3,2 milliards de dollars mobilisés par l’IFC au secteur financier africain

Sérgio Pimenta, vice-président Afrique à l’IFC (Société Financière internationale), qui intervenait à l’AFIS, confirme la complexité d’accès aux capitaux par le continent. «En cette période d'incertitudes sans précédent, le secteur financier africain joue un rôle clé pour la croissance et la prospérité du continent. D'une part, l'Afrique est confrontée au retrait des banques internationales, à des taux d'intérêt historiquement élevés, et à une volatilité des échanges commerciaux et des devises qui perdure», constate le responsable de l’IFC. D'autre part, soutient-il, la numérisation, l'innovation et l'émergence de nouveaux acteurs transforment positivement le secteur financier. Abordant les opérations de capital-investissement, Pimenta estime qu’il y a deux angles de vision. Celui des alarmistes qui soulignent le fait que la valeur totale des opérations de capital-investissement en Afrique est tombée à son niveau le plus bas depuis plus de cinq ans, soit 5,9 milliards de dollars en 2023. Ces derniers, poursuit le responsable à l’IFC, citeront des sondages qui mettent en avant une baisse à deux chiffres de l'attractivité du secteur financier du continent pour les investisseurs internationaux. L’autre angle de vision regroupe les confiants, ceux qui estiment que l'investissement privé en Afrique reste robuste et proche du record historique de 2021, malgré des conditions de marché difficiles, soit 6,3 milliards de dollars en 2022, d’après les chiffres de la Banque européenne d’investissement (BEI). Les confiants, ajoute Pimenta, soutiendront qu’une intégration régionale accrue offrirait une opportunité significative pour renforcer la résilience économique et favoriser une croissance inclusive.
Face à ces défis et opportunités, des décisions audacieuses et des stratégies à long terme sont nécessaires, recommande le vice-président Afrique de l’IFC. Selon lui, aujourd'hui plus que jamais, l'Afrique doit mobiliser ses capacités financières pour répondre à ses besoins, car les mesures prises aujourd'hui s'avéreront décisives pour les années à venir.

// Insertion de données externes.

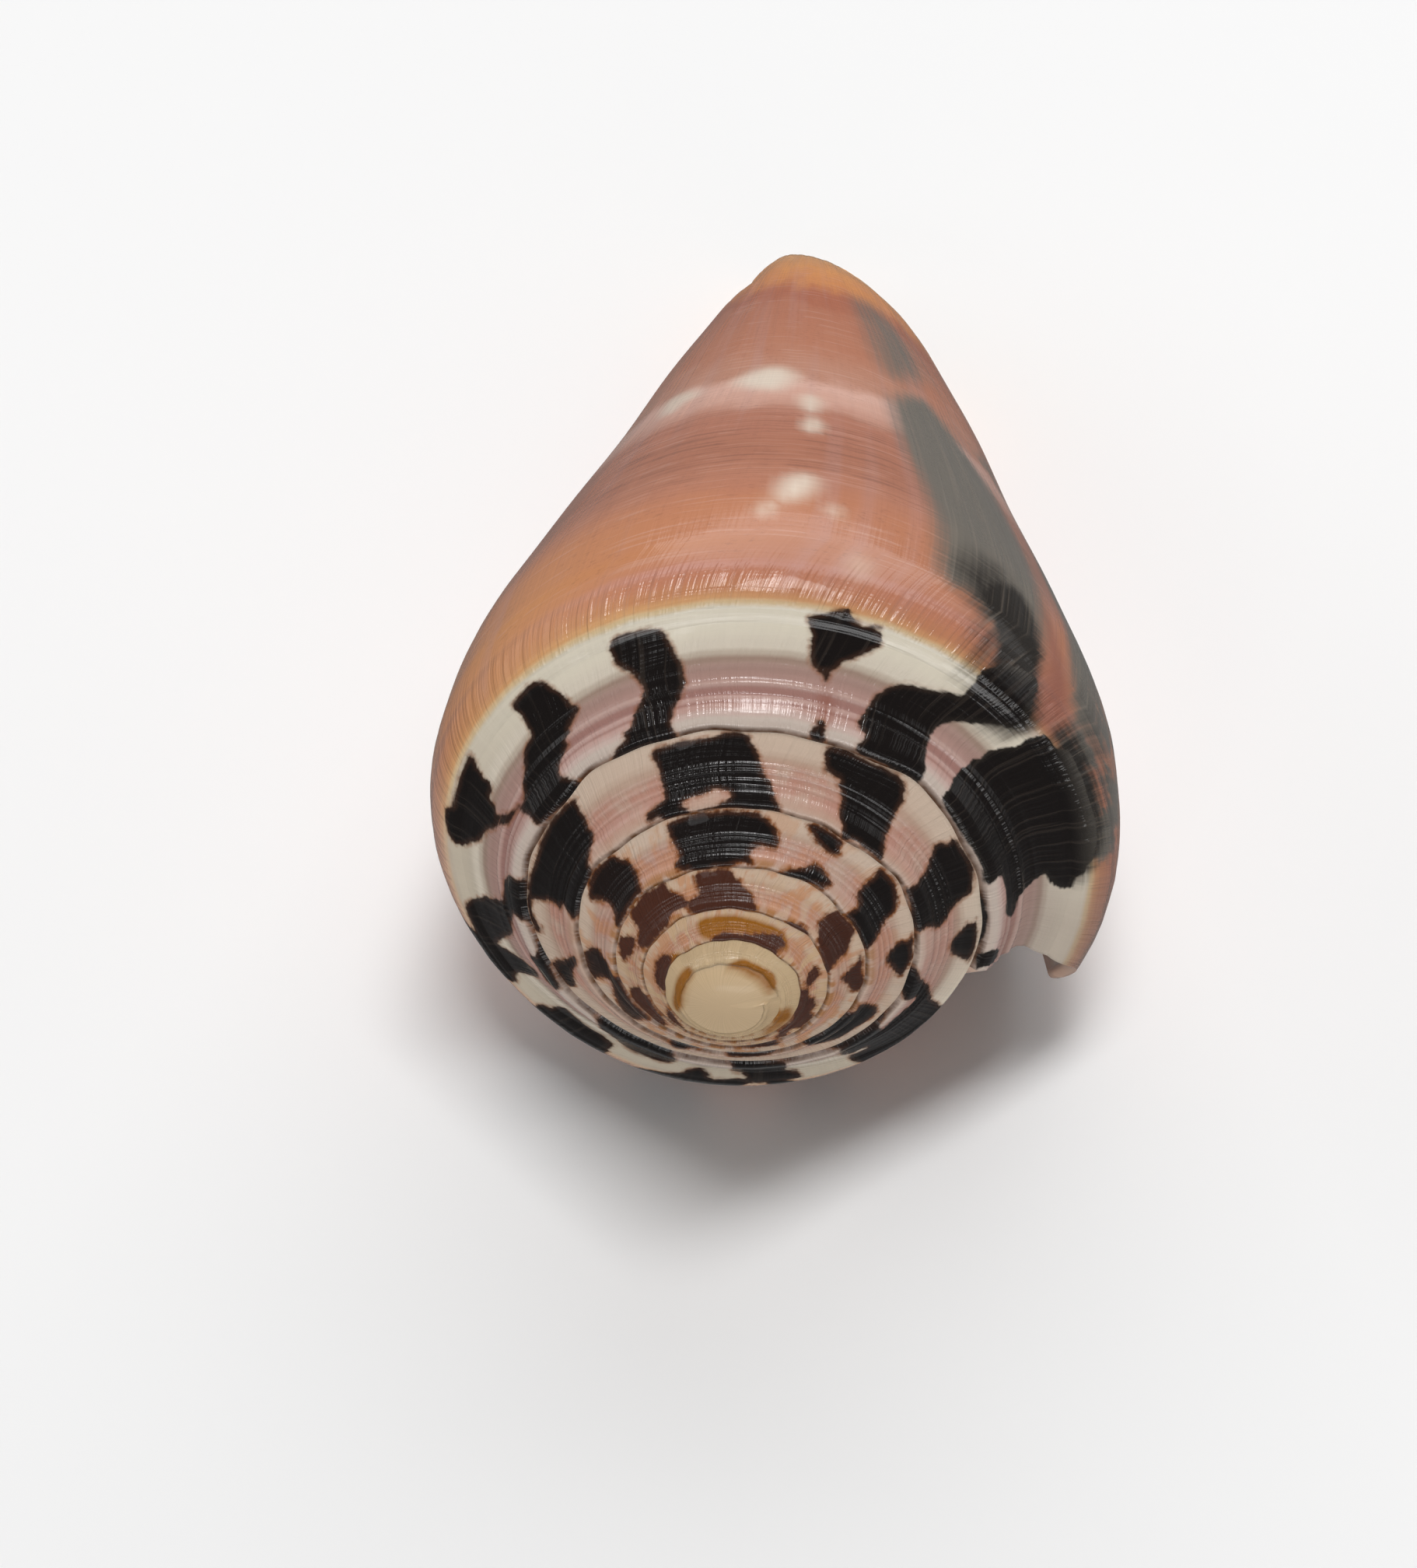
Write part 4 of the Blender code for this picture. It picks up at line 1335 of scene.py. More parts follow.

Pimenta affirme que l’IFC fait résolument partie des confiants. «Nous croyons fermement en la résilience de l'Afrique et en sa capacité à innover. Le continent possède tous les atouts pour être à la pointe de l'innovation numérique, de l'agriculture durable et des solutions d'infrastructures vertes», insiste Pimenta. À travers ses investissements et ses services-conseils, l’IFC affirme soutenir l'industrie financière régionale pour mobiliser des capitaux privés essentiels aux priorités de développement du continent telles que la sécurité alimentaire, la création d'emplois, l’atténuation et l’adaptation au changement climatique, l’égalité des genres et l'inclusion financière.

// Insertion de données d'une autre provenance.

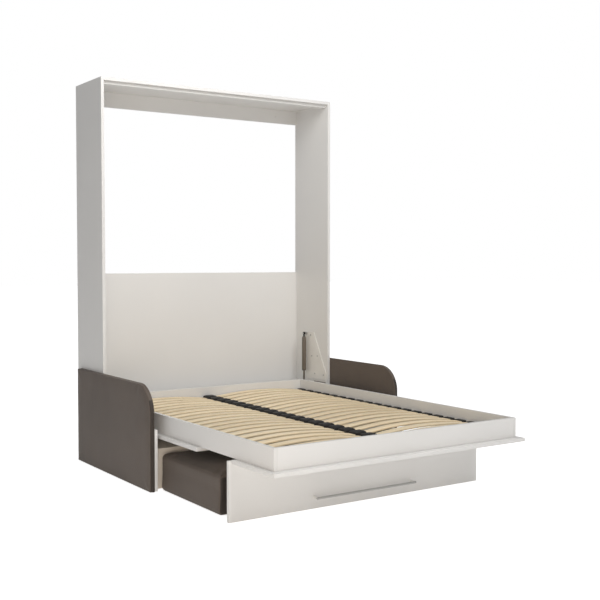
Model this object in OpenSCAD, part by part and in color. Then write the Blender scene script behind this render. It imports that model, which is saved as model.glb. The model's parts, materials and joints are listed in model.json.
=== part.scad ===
// Wall bed with a sofa base: a tall open cabinet, a slatted bed that swings down out of it, a hanging
// support leg under the foot of the bed, two gas struts, padded side arms and a loose seat cushion.
// X is across the bed, +Y points to the wall, +Z is up, and the origin is the middle of the footprint.

/* [Cabinet] */
// Outside width of the cabinet
cabinet_w = 1568; // [1400:2:1900]
// Gap between the folded bed and the top panel
fold_gap = 6; // [4:1:200]
// Depth of the cabinet
cabinet_d = 380; // [370:5:460]
// Thickness of the cabinet and bed boards
board_t = 18; // [16:1:22]
// Height of the header board at the wall
header_h = 89; // [60:1:200]
// Height of the top edge of the back panel
back_panel_h = 1100; // [700:10:1400]
// Depth of the front rail under the top panel
top_rail_d = 60; // [40:5:120]
// Distance between the two wall screws in the header
wall_screw_spacing = 1200; // [600:50:1300]
// Diameter of the wall screw holes
wall_screw_d = 7; // [5:0.5:10]

/* [Bed frame] */
// Gap between the bed frame and each cabinet side
frame_side_gap = 42; // [40:1:60]
// Inside length of the bed frame
frame_inner_l = 1900; // [1800:10:2000]
// Height of the bed rails
rail_h = 100; // [80:1:120]
// Height of the underside of the bed rails above the floor
rail_z = 286; // [276:1:320]
// Distance from the wall to the head of the bed
head_gap = 134; // [125:1:150]
// Side overhang of the face panels past the bed frame
face_overhang = 25; // [10:1:30]
// Overhang of the foot face panel past the foot rail
foot_overhang = 40; // [10:1:60]
// Distance from the front of the bed frame back to the face of the support leg
leg_setback = 316; // [290:1:330]
// Distance from the face of the support leg back to the head face panel
leg_bay = 332; // [324:1:400]

/* [Slats] */
// Distance from one slat to the next
slat_pitch = 89; // [76:1:120]
// Width of a slat
slat_w = 55; // [50:1:70]
// Thickness of a slat
slat_t = 8; // [6:0.5:10]
// Rise of a slat at its middle
slat_rise = 27; // [10:1:30]

/* [Support leg] */
// Gap between the support leg and each cabinet side
leg_side_gap = 4; // [3:1:40]
// Length of the bar handle
handle_l = 610; // [300:10:800]
// Diameter of the bar handle
handle_d = 12; // [8:1:16]
// Height of the bar handle above the floor
handle_z = 57; // [40:1:150]
// Distance from the leg's face to the middle of the bar
handle_reach = 35; // [25:1:45]

/* [Swing] */
// Distance from the wall to the bed's pivot
pivot_from_wall = 290; // [285:1:295]
// Height of the bed's pivot above the underside of the bed rails
pivot_rise = 70; // [60:1:74]
// Diameter of the pivot pin
pivot_d = 16; // [12:1:20]
// Distance from the wall to the strut's two ends
strut_from_wall = 145; // [145:1:155]
// Height of the strut's top end
strut_top_z = 693; // [680:1:700]
// Height of the strut's lower end above the underside of the bed rails
strut_low_rise = 44; // [39:1:49]
// Diameter of the strut's tube
strut_tube_d = 28; // [18:1:28]
// Diameter of the strut's rod
strut_rod_d = 10; // [8:1:12]

/* [Sofa] */
// Thickness of the sofa side boards
sofa_board_t = 16; // [14:1:20]
// Height of the sofa side boards
sofa_side_h = 320; // [280:5:360]
// Distance from the wall to the front of the sofa sides and arms
arm_reach = 1042; // [900:2:1100]
// Thickness of a padded arm
arm_t = 26; // [20:1:40]
// Height of a padded arm
arm_h = 545; // [450:5:600]
// Radius of the arm's front top corner
arm_corner_r = 150; // [60:5:200]
// Distance from the wall to the back of a padded arm
arm_back_gap = 50; // [0:1:100]
// Height of the seat deck's top
deck_z = 215; // [180:1:240]
// Thickness of the seat cushion
cushion_t = 190; // [150:5:210]
// Depth of the seat cushion
cushion_d = 626; // [500:2:640]
// Gap between the cushion and each sofa side
cushion_side_gap = 27; // [10:1:60]
// Radius of the cushion's edges
cushion_r = 20; // [10:1:40]

/* [Hidden] */
$fn = 48;

// Colours of the finishes
white_board = "#e9e6e0";
cream_board = "#ddd2c2";
taupe = "#5f5852";
birch = "#dcc08e";
black_rubber = "#1c1b1a";
steel = "#9a9c9e";
plate_steel = "#c9c6be";
dark_enamel = "#4a443d";
grey_plastic = "#8d8a86";

// Planes across the bed, measured out from the middle
cabinet_out = cabinet_w / 2;
cabinet_in = cabinet_out - board_t;
frame_out = cabinet_in - frame_side_gap;
leg_half = cabinet_in - leg_side_gap;
frame_in = frame_out - board_t;
face_out = frame_out + face_overhang;
sofa_in = cabinet_out - sofa_board_t;

// Distances from the wall, turned into places along Y
frame_back = head_gap;
frame_front = frame_back + frame_inner_l + 2 * board_t;
footprint_d = frame_front + foot_overhang;
leg_front = frame_front - leg_setback;
head_face_front = leg_front - leg_bay;
wall_y = footprint_d / 2;
function from_wall(d) = wall_y - d;

// Heights
rail_top = rail_z + rail_h;
face_z = rail_z - board_t;
pivot_z = rail_z + pivot_rise;
strut_low_z = rail_z + strut_low_rise;
cabinet_h = pivot_z + footprint_d - pivot_from_wall + fold_gap + board_t;
header_z = cabinet_h - board_t - header_h;

// Slat bed: ledges and centre rail carry the holders, and the holders carry the slat ends
bearer_h = 22;
bearer_w = 20;
centre_w = 44;
holder_z = rail_z + bearer_h;
holder_h = 20;
centre_holder_h = 30;
holder_wall = 2;
holder_len = 30;
centre_holder_half = 34;
slat_end_z = holder_z + holder_wall + 2;
slat_inner = 8;
slat_outer = frame_in - 8;
slat_chord = slat_outer - slat_inner;
slat_r = (slat_chord * slat_chord / 4 + slat_rise * slat_rise) / (2 * slat_rise);
end_slat_inset = 38;
first_slat = head_gap + board_t + end_slat_inset;
slat_count = 1 + floor((frame_inner_l - 3 * end_slat_inset) / slat_pitch);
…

Concrètement, Pimenta, révèle qu’au cours de cette année 2024, la filiale de la Banque mondiale a engagé près de 3,2 milliards de dollars de financements à long terme dans le secteur financier dans le continent, dont 1,9 milliard en compte propre et un peu plus de 1,2 milliard en mobilisation. Ce montant «significatif» de mobilisation témoigne de l’importance accordée aux partenariats dans la réalisation des priorités de développement du continent. Pimenta souligne, en outre, que la reconstitution record de 100 milliards de dollars des ressources de l'Association internationale de développement (IDA) constitue une opportunité significative pour le secteur financier africain. «Grâce à son guichet pour le secteur privé, des sources de financement mixtes et concessionnels peuvent être mobilisées pour soutenir davantage les priorités de développement du continent», fait-il remarquer.

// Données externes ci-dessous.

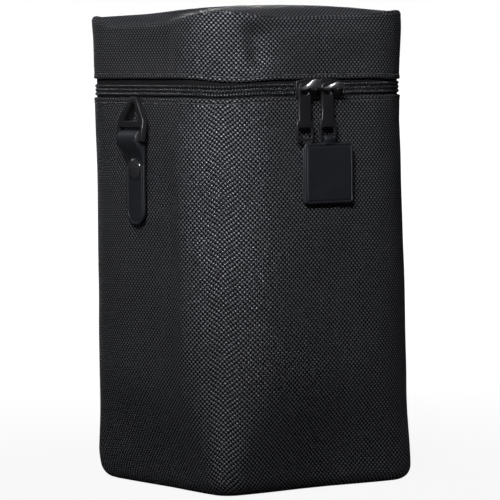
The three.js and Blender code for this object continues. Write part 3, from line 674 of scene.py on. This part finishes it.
# Zip: two woven tapes, each with a nylon coil sewn along its edge. The coils' loops lock where they
# meet. The chain runs from one end of the hinge round the front to the other.
hinge_half_width = 46
hinge_half = np.arctan2(hinge_half_width, mouth_form["width"] / 2)
zip_angles = np.linspace(np.pi / 2 + hinge_half, 2.5 * np.pi - hinge_half, 320)
chain_half, tape_width, loop_pitch = 0.6, 15, 1.5
tape_ways, tape_depths = column([0, 3, 9, 15, 15, 9, 3, 0]), column([1.2] * 4, [1.8] * 4)
# The zip tape's weave gets the same painted light: the colour of its lit floats and of its shaded
# floats.
tape_lit_weft, tape_shaded_warp = (0.008, 0.008, 0.0088), (0.003, 0.003, 0.0034)
tape_finish = woven_nylon("zip tape", tape_lit_weft, tape_shaded_warp, (0.35, 0.5), 0.08, 0.75, 0.2)
for name, start, body, node in [
    ("tape_lower", zip_height - chain_half - tape_width, "body", "zip_tape_lower"),
    ("tape_upper", zip_height + chain_half, "lid", "zip_tape_upper"),
]:
    tape_heights = start + tape_ways + edge_drift(zip_angles, zip_height)
    tape_insets = tape_depths + 0 * zip_angles
    if body == "lid":
        tape_insets = tape_insets - np.minimum(lid_slack(zip_angles, tape_heights), 0)
    tape = wrapped(name, tape_heights, tape_insets, zip_angles, False)
    tape.data.materials.append(tape_finish)
    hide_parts(node)
    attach(tape, body)


def way_round(height, inset, start, end):
    """The wall's line at a height and inset between two angles: its fine angles, its points, and
    the length of the way up to each."""
    fine = np.linspace(start, end, 4000)
    reach = wall_reach(fine, height, inset)
    line = np.column_stack([reach * np.cos(fine), reach * np.sin(fine)])
    steps = np.linalg.norm(np.diff(line, axis=0), axis=1)
    return fine, line, np.concatenate([[0], np.cumsum(steps)])


def stations(line, run, along):
    """Points of the line at lengths along it, and the unit ways ahead and outward there."""
    places, ends = [
        np.stack([np.interp(length, run, line[:, k]) for k in range(2)], axis=-1)
        for length in (along, along + 0.1)
    ]
    ahead = ends - places
    ahead /= np.linalg.norm(ahead, axis=-1)[..., None]
    return places, ahead, np.stack([ahead[..., 1], -ahead[..., 0]], axis=-1)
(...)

De même, poursuit-il, «nous prévoyons également d’introduire de nouveaux outils pour accroître la mobilisation du secteur privé. Par exemple, lors de notre dernier exercice fiscal, IFC a co-investi dans des obligations régionales. Nous avons aussi joué un rôle d'investisseur de référence dans des fonds où la mobilisation a été déterminante pour leur succès». À ses yeux, lever des fonds n’est qu’une partie de l’équation. Son explication : «Nous devons nous assurer que ces fonds soient utilisés à bon escient». Dans ce contexte, l’IFC entrevoit trois grandes priorités stratégiques pour permettre à l’industrie financière africaine de jouer pleinement son rôle dans le développement du continent. Il s’agit de renforcer le financement agricole pour stimuler la sécurité alimentaire, intensifier les efforts pour accroître l'accès au financement des micro, petites et moyennes entreprises et lever des fonds pour atténuer les effets du changement climatique et s’y adapter. Pour rappel, l’AFIS est une plateforme d’échange et de réflexion. Ce sommet annuel réunit chaque année plus de 1.000 leaders de l’industrie financière, regroupant des acteurs tels que des banquiers, assureurs, représentants de fintechs, opérateurs de marchés de capitaux et de mobile money, ainsi que des décideurs politiques et régulateurs venant d’Afrique et du monde entier.

MPME : le déficit de financement s’aggrave

C’est Pimenta qui le confirme. Le risque élevé et le coût pour les institutions financières d’accompagner les micro, petites et moyennes entreprises (MPME) ont créé un déficit de financement d’environ 331 milliards de dollars en Afrique subsaharienne et de 187 milliards de dollars en Afrique du Nord et au Moyen-Orient.
Cependant, nuance tout de même le patron de l’IFC pour l’Afrique, l'adoption du numérique, l'amélioration de l'analyse des données, l’utilisation de modèles commerciaux innovants et le développement de partenariats avec les fintechs ont permis aux prestataires de services financiers d’élargir l’accès des MPME aux services bancaires à une vitesse exponentielle.